## Given information
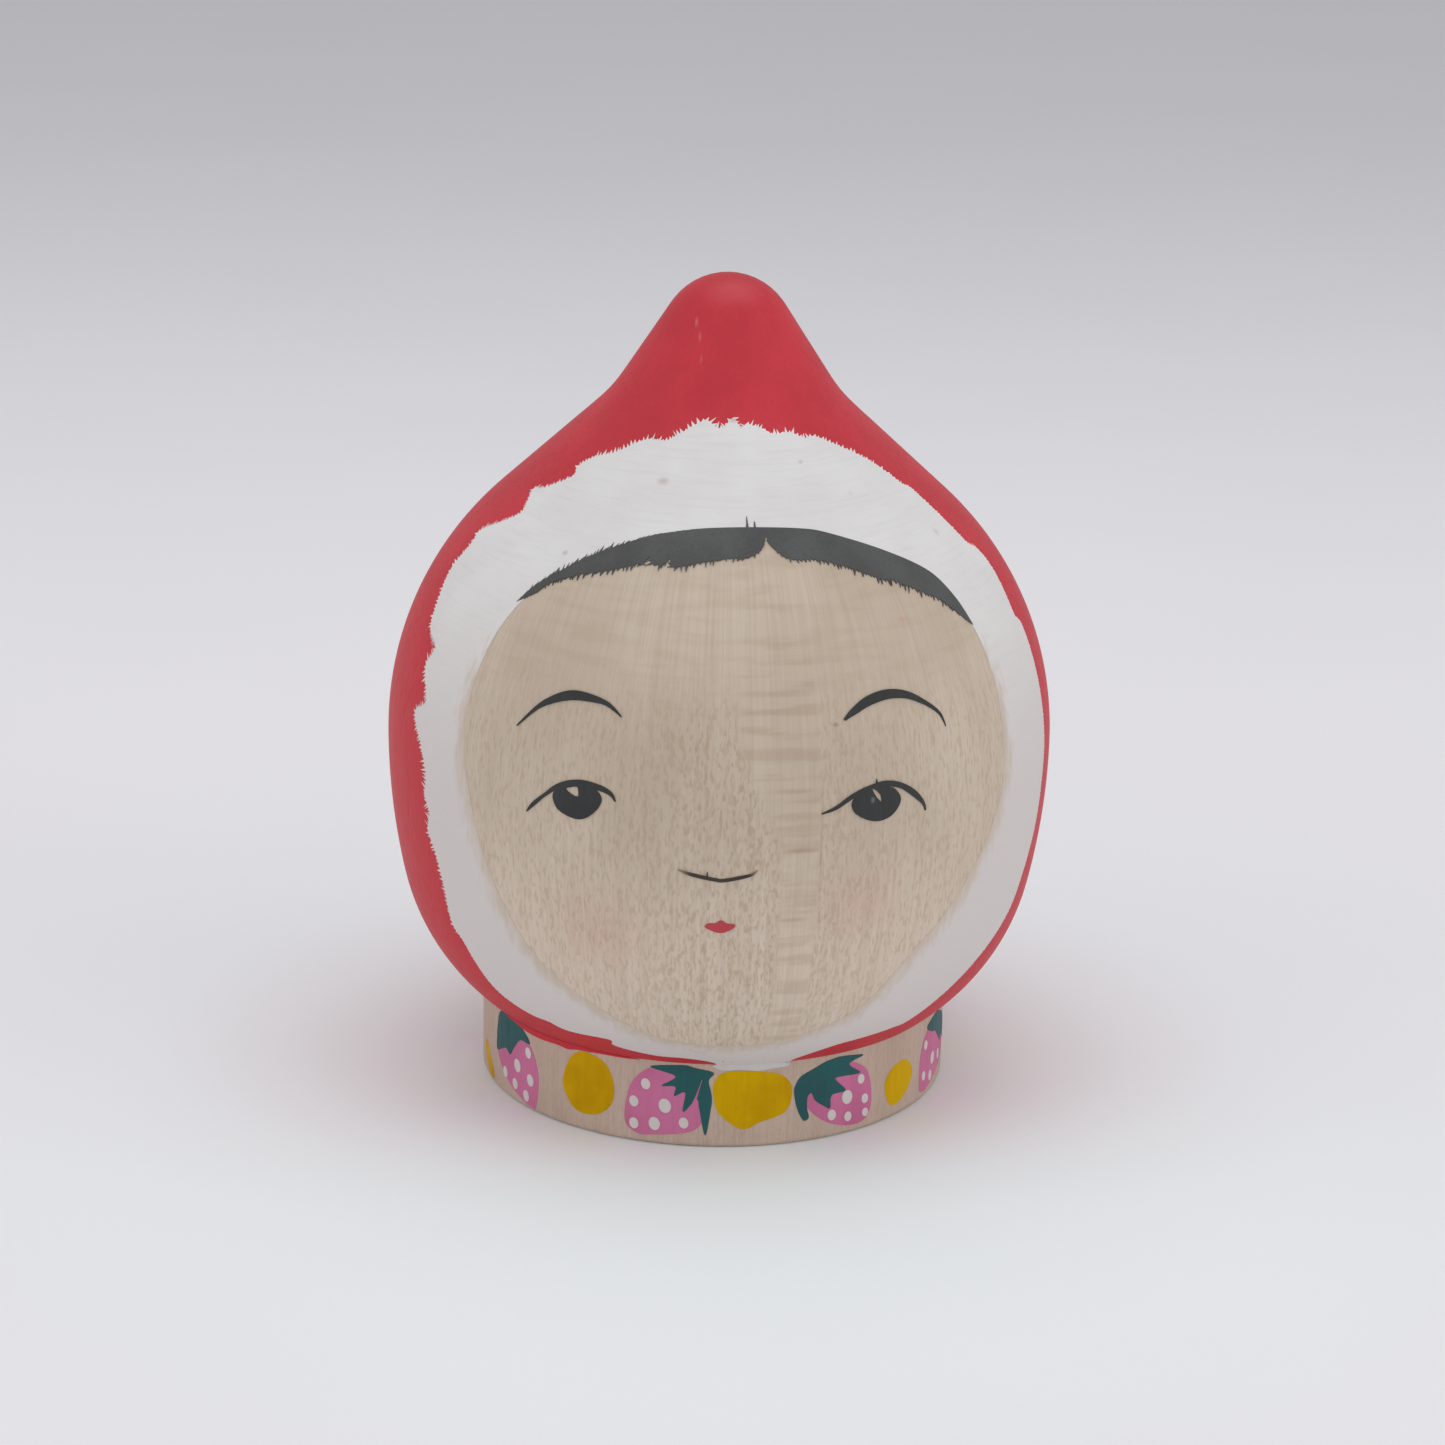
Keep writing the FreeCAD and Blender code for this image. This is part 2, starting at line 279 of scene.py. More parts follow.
def grid_points(surface, loops, spacing):
    """Evenly spread points of the surface inside the loops' box, kept a little off their edges."""
    flat = np.vstack(loops)
    low, high = flat.min(0) - spacing, flat.max(0) + spacing
    rows = []
    for ring in range(int(surface.along[-1] / spacing) + 1):
        along = ring * spacing
        count = max(1, round(2 * math.pi * float(surface.radius(along)) / spacing))
        azimuth = (np.arange(count) + 0.5 * (ring % 2)) / count * 360 - 180
        rows.append(surface.chart(azimuth, np.full(count, along)))
    points = np.vstack(rows)
    points = points[np.all((points > low) & (points < high), axis=1)]
    tree = KDTree(len(flat))
    for index, point in enumerate(flat):
        tree.insert((*point, 0.0), index)
    tree.balance()
    return [p for p in points if tree.find((*p, 0.0))[2] > EDGE_GAP * spacing]


def film(name, surface, fill, layer, slot, body, cut=(), spacing=GRID, look=None):
    """A closed film of paint over everything inside the fill loops and outside the cut loops. Its look
    is the slot's own material, unless another is named."""
    loops = [surface.chart(loop[:, 0], loop[:, 1]) for loop in [*fill, *cut]]
    corners, edges = [], []
    for loop in loops:
        first, count = len(corners), len(loop)
        corners += [Vector(p) for p in loop]
        edges += [(first + i, first + (i + 1) % count) for i in range(count)]
    corners += [Vector(p) for p in grid_points(surface, loops, spacing)]
    flat, _, faces, *_ = delaunay_2d_cdt(corners, edges, [], 0, 1e-5)
    flat = np.array([tuple(v) for v in flat])
    faces = np.array(faces)
    middles = flat[faces].mean(axis=1)
    keep = np.any([inside(middles, loop) for loop in loops[:len(fill)]], axis=0)
    for loop in loops[len(fill):]:
        keep &= ~inside(middles, loop)
    return close_film(name, surface, flat, faces[keep], layer, body, look or slot)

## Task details
Reproduce the material verbatim, line by line.

## Worked solution
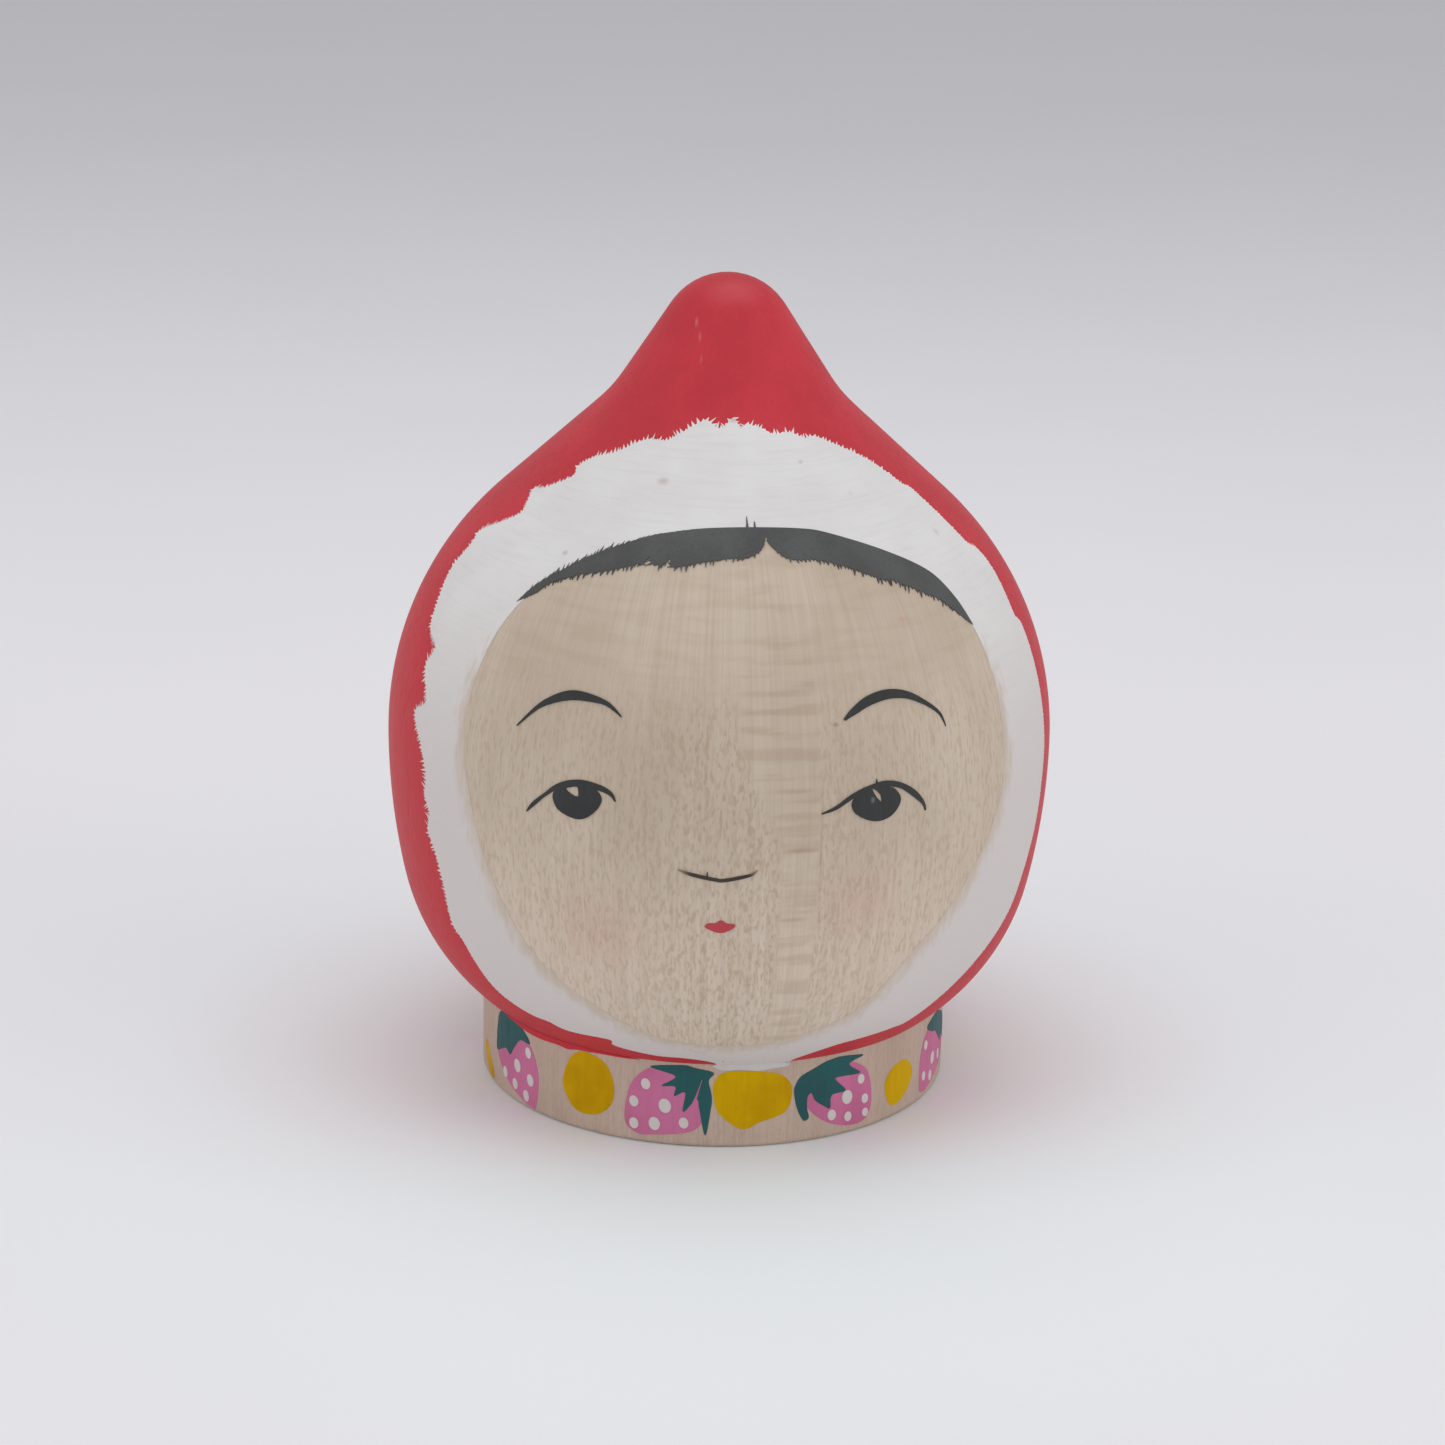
Keep writing the FreeCAD and Blender code for this image. This is part 2, starting at line 279 of scene.py. More parts follow.
def grid_points(surface, loops, spacing):
    """Evenly spread points of the surface inside the loops' box, kept a little off their edges."""
    flat = np.vstack(loops)
    low, high = flat.min(0) - spacing, flat.max(0) + spacing
    rows = []
    for ring in range(int(surface.along[-1] / spacing) + 1):
        along = ring * spacing
        count = max(1, round(2 * math.pi * float(surface.radius(along)) / spacing))
        azimuth = (np.arange(count) + 0.5 * (ring % 2)) / count * 360 - 180
        rows.append(surface.chart(azimuth, np.full(count, along)))
    points = np.vstack(rows)
    points = points[np.all((points > low) & (points < high), axis=1)]
    tree = KDTree(len(flat))
    for index, point in enumerate(flat):
        tree.insert((*point, 0.0), index)
    tree.balance()
    return [p for p in points if tree.find((*p, 0.0))[2] > EDGE_GAP * spacing]


def film(name, surface, fill, layer, slot, body, cut=(), spacing=GRID, look=None):
    """A closed film of paint over everything inside the fill loops and outside the cut loops. Its look
    is the slot's own material, unless another is named."""
    loops = [surface.chart(loop[:, 0], loop[:, 1]) for loop in [*fill, *cut]]
    corners, edges = [], []
    for loop in loops:
        first, count = len(corners), len(loop)
        corners += [Vector(p) for p in loop]
        edges += [(first + i, first + (i + 1) % count) for i in range(count)]
    corners += [Vector(p) for p in grid_points(surface, loops, spacing)]
    flat, _, faces, *_ = delaunay_2d_cdt(corners, edges, [], 0, 1e-5)
    flat = np.array([tuple(v) for v in flat])
    faces = np.array(faces)
    middles = flat[faces].mean(axis=1)
    keep = np.any([inside(middles, loop) for loop in loops[:len(fill)]], axis=0)
    for loop in loops[len(fill):]:
        keep &= ~inside(middles, loop)
    return close_film(name, surface, flat, faces[keep], layer, body, look or slot)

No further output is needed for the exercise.